REQUIRED TASK: Tally the lines in the records underneath that contain the string "with", and state the figure by itself.

MATERIAL FOR THE TASK:
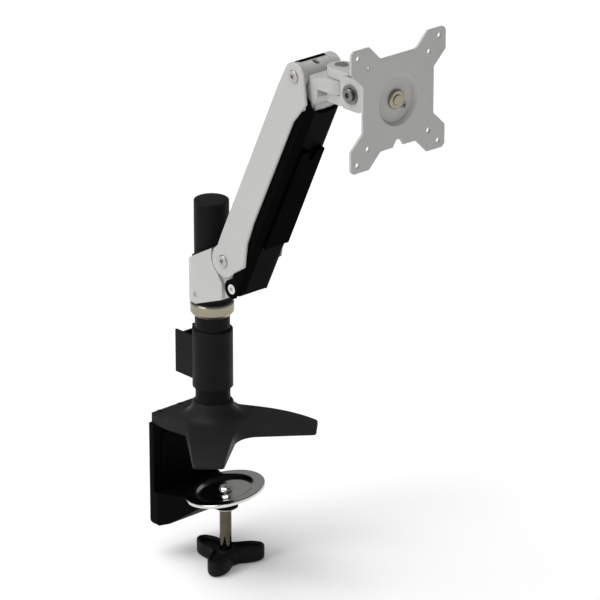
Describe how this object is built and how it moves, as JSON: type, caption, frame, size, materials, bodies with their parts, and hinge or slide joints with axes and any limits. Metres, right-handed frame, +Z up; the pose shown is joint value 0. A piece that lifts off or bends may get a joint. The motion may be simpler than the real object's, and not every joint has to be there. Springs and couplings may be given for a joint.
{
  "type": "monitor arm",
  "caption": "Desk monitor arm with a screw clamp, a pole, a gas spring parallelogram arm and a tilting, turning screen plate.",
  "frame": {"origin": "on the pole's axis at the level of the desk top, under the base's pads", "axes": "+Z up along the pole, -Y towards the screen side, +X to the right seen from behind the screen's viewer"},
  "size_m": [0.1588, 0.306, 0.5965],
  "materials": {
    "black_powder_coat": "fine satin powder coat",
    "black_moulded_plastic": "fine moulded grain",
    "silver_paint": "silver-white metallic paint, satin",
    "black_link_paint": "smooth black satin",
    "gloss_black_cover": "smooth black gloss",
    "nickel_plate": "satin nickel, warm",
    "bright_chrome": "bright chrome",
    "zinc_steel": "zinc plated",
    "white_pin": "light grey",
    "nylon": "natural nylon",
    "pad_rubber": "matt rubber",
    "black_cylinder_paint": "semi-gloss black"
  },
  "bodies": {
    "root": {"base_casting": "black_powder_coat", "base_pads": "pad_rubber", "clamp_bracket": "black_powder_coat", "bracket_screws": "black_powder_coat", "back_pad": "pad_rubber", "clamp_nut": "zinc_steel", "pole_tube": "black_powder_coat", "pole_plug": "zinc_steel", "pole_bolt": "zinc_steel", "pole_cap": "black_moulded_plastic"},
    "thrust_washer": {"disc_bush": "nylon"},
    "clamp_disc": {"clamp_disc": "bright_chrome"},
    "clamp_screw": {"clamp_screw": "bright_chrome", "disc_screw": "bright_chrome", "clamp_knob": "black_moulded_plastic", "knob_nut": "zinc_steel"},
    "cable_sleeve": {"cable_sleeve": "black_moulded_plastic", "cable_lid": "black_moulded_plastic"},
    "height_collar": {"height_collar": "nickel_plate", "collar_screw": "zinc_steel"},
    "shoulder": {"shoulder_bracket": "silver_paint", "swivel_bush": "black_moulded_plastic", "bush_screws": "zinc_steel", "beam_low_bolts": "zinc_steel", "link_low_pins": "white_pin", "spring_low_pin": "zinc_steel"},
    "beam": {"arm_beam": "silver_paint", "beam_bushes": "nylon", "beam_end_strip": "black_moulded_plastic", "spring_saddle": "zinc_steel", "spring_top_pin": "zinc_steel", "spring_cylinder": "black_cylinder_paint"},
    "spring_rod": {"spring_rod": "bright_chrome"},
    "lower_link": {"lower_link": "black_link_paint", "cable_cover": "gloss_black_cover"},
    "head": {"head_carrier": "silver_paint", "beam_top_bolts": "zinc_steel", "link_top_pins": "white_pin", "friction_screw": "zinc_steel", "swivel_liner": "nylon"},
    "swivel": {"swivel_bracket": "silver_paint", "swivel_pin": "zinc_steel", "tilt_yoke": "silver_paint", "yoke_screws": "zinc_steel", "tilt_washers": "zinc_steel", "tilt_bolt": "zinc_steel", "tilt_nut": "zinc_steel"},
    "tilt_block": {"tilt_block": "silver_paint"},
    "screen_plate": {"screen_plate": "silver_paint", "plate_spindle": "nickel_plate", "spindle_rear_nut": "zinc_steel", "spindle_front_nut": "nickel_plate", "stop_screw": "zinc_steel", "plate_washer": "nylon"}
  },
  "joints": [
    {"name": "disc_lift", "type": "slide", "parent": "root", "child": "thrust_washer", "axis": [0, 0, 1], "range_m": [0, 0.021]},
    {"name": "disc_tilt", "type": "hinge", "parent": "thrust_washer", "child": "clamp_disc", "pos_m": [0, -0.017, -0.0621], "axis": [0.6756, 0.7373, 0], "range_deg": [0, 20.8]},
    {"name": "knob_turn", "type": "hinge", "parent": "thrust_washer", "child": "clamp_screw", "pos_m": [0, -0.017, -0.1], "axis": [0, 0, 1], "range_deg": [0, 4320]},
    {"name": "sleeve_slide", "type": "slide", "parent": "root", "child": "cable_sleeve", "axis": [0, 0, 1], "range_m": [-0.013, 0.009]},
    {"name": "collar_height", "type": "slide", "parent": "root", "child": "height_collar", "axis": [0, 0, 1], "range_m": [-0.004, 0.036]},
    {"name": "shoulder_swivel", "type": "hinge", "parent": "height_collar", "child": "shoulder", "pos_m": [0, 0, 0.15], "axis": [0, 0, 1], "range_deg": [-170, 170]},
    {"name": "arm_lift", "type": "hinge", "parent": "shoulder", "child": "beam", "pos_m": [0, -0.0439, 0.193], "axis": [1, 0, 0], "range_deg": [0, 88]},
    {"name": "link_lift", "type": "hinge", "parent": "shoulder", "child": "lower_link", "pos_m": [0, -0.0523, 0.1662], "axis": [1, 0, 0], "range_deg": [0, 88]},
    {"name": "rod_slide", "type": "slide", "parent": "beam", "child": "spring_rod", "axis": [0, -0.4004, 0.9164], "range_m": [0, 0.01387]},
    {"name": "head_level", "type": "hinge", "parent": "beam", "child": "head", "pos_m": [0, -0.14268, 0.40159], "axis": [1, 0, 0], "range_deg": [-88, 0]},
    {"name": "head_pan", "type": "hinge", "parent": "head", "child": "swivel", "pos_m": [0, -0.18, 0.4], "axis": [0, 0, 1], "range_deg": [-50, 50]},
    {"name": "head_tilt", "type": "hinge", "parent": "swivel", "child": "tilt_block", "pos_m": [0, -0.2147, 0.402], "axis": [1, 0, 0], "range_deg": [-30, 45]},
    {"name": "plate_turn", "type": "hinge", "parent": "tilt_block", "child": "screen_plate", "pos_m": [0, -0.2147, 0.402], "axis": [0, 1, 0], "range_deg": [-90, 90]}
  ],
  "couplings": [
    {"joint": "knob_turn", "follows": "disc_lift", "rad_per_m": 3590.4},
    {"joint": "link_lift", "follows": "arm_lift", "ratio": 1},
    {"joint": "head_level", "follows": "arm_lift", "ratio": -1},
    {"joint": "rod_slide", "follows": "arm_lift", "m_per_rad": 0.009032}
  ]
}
...
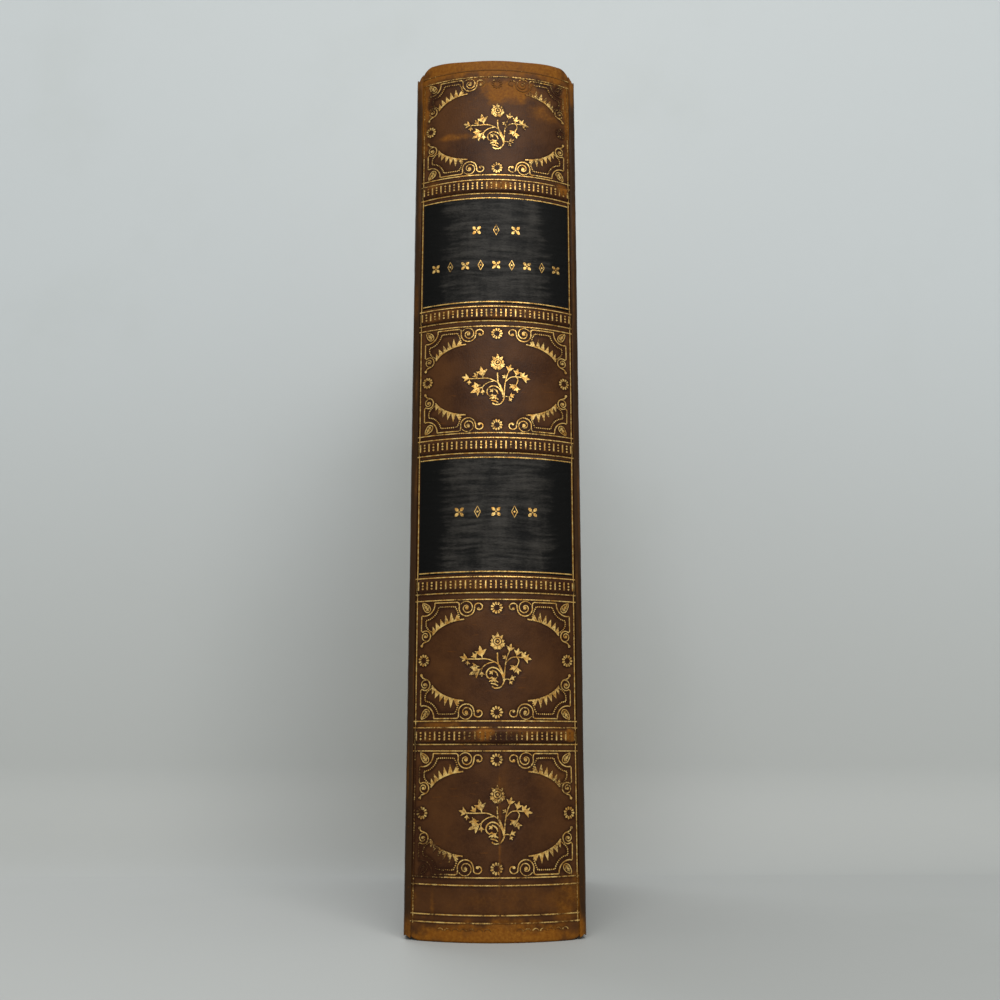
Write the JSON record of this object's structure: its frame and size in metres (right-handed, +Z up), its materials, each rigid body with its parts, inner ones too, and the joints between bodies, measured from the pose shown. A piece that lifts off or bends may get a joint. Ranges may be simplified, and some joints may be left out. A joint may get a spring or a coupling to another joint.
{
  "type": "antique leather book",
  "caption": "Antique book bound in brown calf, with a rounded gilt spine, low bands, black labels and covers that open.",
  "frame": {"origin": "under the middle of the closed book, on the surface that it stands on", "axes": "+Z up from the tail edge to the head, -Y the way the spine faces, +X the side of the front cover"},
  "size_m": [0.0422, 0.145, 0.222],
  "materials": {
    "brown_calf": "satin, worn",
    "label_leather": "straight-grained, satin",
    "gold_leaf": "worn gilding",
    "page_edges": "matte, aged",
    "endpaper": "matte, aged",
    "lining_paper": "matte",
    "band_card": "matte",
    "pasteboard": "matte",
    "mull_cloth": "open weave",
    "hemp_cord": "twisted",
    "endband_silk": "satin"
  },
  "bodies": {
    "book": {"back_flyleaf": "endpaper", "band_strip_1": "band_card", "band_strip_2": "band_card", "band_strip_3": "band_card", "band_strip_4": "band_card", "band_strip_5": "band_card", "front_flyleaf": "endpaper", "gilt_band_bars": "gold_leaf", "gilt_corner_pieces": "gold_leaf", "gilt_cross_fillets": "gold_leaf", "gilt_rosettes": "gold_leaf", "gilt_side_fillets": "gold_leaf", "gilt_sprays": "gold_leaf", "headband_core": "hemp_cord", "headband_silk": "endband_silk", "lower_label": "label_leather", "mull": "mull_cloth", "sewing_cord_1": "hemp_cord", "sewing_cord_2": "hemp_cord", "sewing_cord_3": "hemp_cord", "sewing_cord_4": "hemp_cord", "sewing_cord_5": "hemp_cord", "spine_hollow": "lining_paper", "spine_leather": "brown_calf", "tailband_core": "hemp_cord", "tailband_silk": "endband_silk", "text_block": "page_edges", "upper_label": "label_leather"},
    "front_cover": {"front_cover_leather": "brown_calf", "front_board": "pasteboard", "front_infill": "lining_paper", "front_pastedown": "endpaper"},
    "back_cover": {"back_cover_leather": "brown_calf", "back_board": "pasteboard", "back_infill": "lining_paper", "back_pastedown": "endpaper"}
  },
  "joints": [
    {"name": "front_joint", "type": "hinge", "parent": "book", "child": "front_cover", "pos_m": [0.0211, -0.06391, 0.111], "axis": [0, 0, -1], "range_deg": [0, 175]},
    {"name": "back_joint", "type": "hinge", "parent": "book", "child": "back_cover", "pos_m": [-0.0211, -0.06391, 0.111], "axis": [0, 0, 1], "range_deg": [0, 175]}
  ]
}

THE SOLUTION: 4